The other, State v. Dzelajlija, also came out of the 8th, and did not show the district at its best.  As I explained when I wrote about the oral argument, and also when the appellate decision came down, the case has followed a tortuous path, which can best be summarized as follows:  Dzelajlija's conviction from his first trial was vacated for evidentiary errors, and his second trial was reversed because the Supreme Court had held in State v. Colon that failure to include the mens rea element in an indictment was structural error.  Just before Dzelajija's third trial, though, the Supreme Court reversed Colon in State v. Horner, so the trial court applied Horner and reinstated the conviction.  In Dzelajlija's third appeal , the court again reversed, finding that he'd raised an issue of manifest weight of the evidence which hadn't been resolved in his second appeal.  A few weeks later, though, the court reconsidered, and decided that the trial judge should have listened to its decision in the second appeal reversing the case on the basis of Colon.

The contention that a trial court should listen to what the court of appeals says, despite an intervening decision to the contrary by the Supreme Court, met the fate that you'd expect.  The Supreme Court reverses it and sends it back so the 8th can take a 5th whack at it, on the manifest weight issue.

A quick look at the decisions from the courts of appeals...

The City of Cincinnati appeals a trial court's determination that the Adam Walsh Act is unconstitutional, and refusing to apply it to a defendant convicted of voyeurism.  Interesting decision, but the 1st District won't be reviewing it; in State v. Ratliff, the court dismisses the case because the State didn't seek leave to appeal, and a ruling declaring the statute unconstitutional doesn't provide a basis for an appeal as of right... The defendant is placed on community control sanctions for a third-degree felony in 2009.  In 2012, he violates the sanctions, and the judge imposes a five-year sentence.  HB 86, which went into effect in 2011, reduced the penalty for the defendant's crime to a maximum three-year sentence.  Does the defendant get the benefit of the reduction?  Yes he does, says the 4th District in State v. Tolliver...

In State v.

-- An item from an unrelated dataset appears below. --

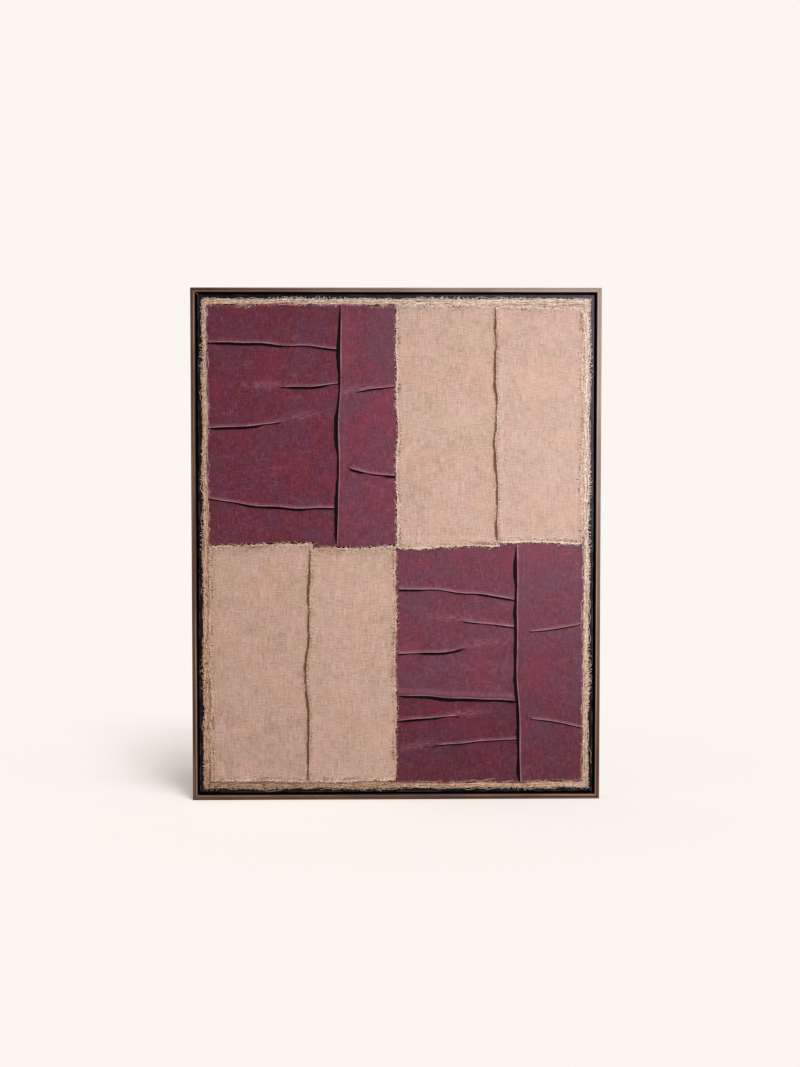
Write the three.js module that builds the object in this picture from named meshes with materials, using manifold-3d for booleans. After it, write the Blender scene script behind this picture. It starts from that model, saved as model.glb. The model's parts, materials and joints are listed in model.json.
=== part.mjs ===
// Framed linen wall hanging: a mitred floater frame, a black cradled panel, and on the panel
// a four-patch of wine and natural linen with tucks, lapped joins and frayed edges.
// Millimetres. The whole is drawn lying on its back, x to the right, y up the panel and z out
// of its face, from the middle of the panel's face. One group then stands it up, so that the
// front looks towards -Y and the origin is under the middle of the bottom rail.

import * as THREE from 'three';
import { mergeVertices } from 'three/addons/utils/BufferGeometryUtils.js';
import Module from 'manifold-3d';

const wasm = await Module();
wasm.setup();

// Frame
const frameWidth = 820;
const frameHeight = 1028;
const frameDepth = 48;
const railWall = 9;
const ledgeReach = 31;
const ledgeThickness = 8;
const arrisRadius = 1.2;
const arrisSteps = 2;

// Clearance between pieces that touch
const fitGap = 0.3;

// Panel: a thin board on a rim of bars, open at the back
const shadowGap = 5;
const panelSetBack = 7;
const panelArris = 1;
const panelBoard = 4;
const panelRim = 38;

// Cloth
const groundMargin = 6.5;
const groundThickness = 1.0;
const wineThickness = 1.0;
const naturalThickness = 1.1;

// Cut edges: spacing of the loose threads, how far they stray, and how far the whole edge wavers
const groundEdge = { pitch: 5.5, stray: 1.9, waver: 1.6 };
const naturalEdge = { pitch: 4.5, stray: 1.9, waver: 2.8 };
const wineEdge = { pitch: 8, stray: 0.9, waver: 2.0 };
const plainPitch = 60;
const waverLength = 170;
const groundSeed = 5;
const seedSpacing = 1000;

// Heights above the panel's face
const groundBack = fitGap;
const wineBack = groundBack + groundThickness + fitGap;
const wineFront = wineBack + wineThickness;
const naturalBack = wineFront + fitGap;
const naturalFront = naturalBack + naturalThickness;

// Raised bands: how deep their root sits in the sheet, the length of one step along them, how
// far they stray from their line, and how unevenly they stand, as shares of their height
const rootDepth = 0.6;
const bandStep = 15;
const bandStray = { size: 0.8, rate: 11 };
const tuckUneven = { size: 0.16, rate: 9 };
const lapUneven = { size: 0.12, rate: 14 };
const leastHeight = 0.05;
const leastBandSteps = 4;

// How far joined solids run into each other
const joinDepth = 0.1;

const panelWidth = frameWidth - 2 * (railWall + shadowGap);
const panelHeight = frameHeight - 2 * (railWall + shadowGap);
const panelDepth = frameDepth - panelSetBack - ledgeThickness - fitGap;

// Wine pieces. Corners go anticlockwise from the lower left, and frayed says which sides are raw
// edges that show, from the bottom side on. The middle pieces are notched, because both wine
// fields run on a little way under the natural cloth.
const winePieces = [
  {
    name: 'wine_upper_left',
    seed: 11,
    corners: [[-376, -16], [-114, -16], [-105, 481], [-378, 479]],
    frayed: [false, false, true, true],
  },
  {
    name: 'wine_upper_middle',
    seed: 12,
    corners: [[-113, -16], [-14, -16], [-14, 0.5], [12, 0.5], [12, 478], [-104, 481]],
    frayed: [false, false, false, false, true, false],
  },
  {
    name: 'wine_lower_middle',
    seed: 13,
    corners: [[-12, -296], [253, -309], [247, 16], [14, 16], [14, -0.5], [-12, -0.5]],
    frayed: [false, false, false, false, false, false],
  },
  {
    name: 'wine_lower_foot',
    seed: 14,
    corners: [[-12, -480], [256, -481], [253, -310], [-12, -297]],
    frayed: [true, false, false, false],
  },
  {
    name: 'wine_lower_right',
    seed: 15,
    corners: [[257, -481], [375, -478], [378, 16], [248, 16]],
    frayed: [true, true, false, false],
  },
];

// Natural pieces: seat is how far the part that lies on the ground cloth is held in from the
// bottom, right, top and left edges. It is wide where the edge lies on wine cloth.
const naturalPieces = [
  {
    name: 'natural_upper_middle',
    seed: 21,
    corners: [[2, -6], [208, -3], [203, 477], [0, 479]],
    frayed: [true, false, true, true],
    seat: [24, 1, 5, 18],
  },
  {
    name: 'natural_upper_right',
    seed: 22,
    corners: [[209, 5], [373, 2], [375, 474], [204, 477]],
    frayed: [true, true, true, false],
    seat: [20, 5, 5, 1],
  },
  {
    name: 'natural_lower_left',
    seed: 23,
    corners: [[-373, -476], [-172, -479], [-167, 3], [-375, -2]],
    frayed: [true, false, true, true],
    seat: [5, 1, 20, 5],
  },
  {
    name: 'natural_lower_middle',
    seed: 24,
    corners: [[-171, -479], [-1, -476], [-2, -3], [-166, -7]],
    frayed: [true, true, true, false],
    seat: [5, 18, 18, 1],
  },
];

// Laps: a folded edge that runs on over the next piece, which lies to the right of its run
const laps = [
  { piece: 'wine_upper_middle', from: [-104.5, 479], to: [-113, 5], bow: 1.5, rise: 1.0 },
  { piece: 'wine_lower_right', from: [248, -6], to: [256.5, -478], bow: -1.5, rise: 1.1 },
  { piece: 'wine_lower_middle', from: [7, -297.5], to: [240, -308.8], bow: 1.2, rise: 0.9 },
  { piece: 'natural_upper_right', from: [204.8, 471], to: [208.7, 10], bow: 1.2, rise: 0.95 },
  { piece: 'natural_lower_middle', from: [-166.0, -12], to: [-170.6, -473], bow: -1.4, rise: 0.92 },
];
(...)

Short, the 3rd District holds that the judge erred in imposing consecutive sentences because he didn't make any reference to the findings contained in RC 2929.14(C)(4).  The case has a twist, though.  Short pled guilty to conspiracy to murder and aggravated burglary, and in return the prosecution agreed to recommend a sentence of fourteen years.  (At the sentencing hearing, the judge refers to this as a "joint recommendation.")  That means whether the judge made the necessary findings was irrelevant; under RC 2953.08(D)(1), "a sentence imposed upon a defendant is not subject to review under this section if the sentence is authorized by law, has been recommended jointly by the defendant and the prosecution in the case, and is imposed by a sentencing judge."  That doesn't necessarily mean that the judge didn't have to make the findings, but it does mean that the defendant couldn't appeal on that basis.

Anders briefs.  The defendant in State v. Temple is given maximum consecutive sentences of 20 years for sex offenses involving a minor, and the court affirms - on an Anders brief.  The only potential issue raised is an 8th Amendment challenge, which of course goes nowhere; a court must find that "the penalty must be so greatly disproportionate to the offense as to shock the sense of justice of the community."   A better issue would have been whether the judge made the necessary findings to impose consecutive sentences.  The 2nd District finds that he did, but there was certainly an argument to the contrary; this wasn't a case where the judge made the express findings required by the statute, but rather one in which the appellate court rummages through the record to see whether what the judge did say was a reasonable approximation of what he was supposed to find.  Given that the Supreme Court has several cases pending on the issue of what a judge must do to properly impose consecutive sentences, there's no justification for filing an Anders brief in such cases.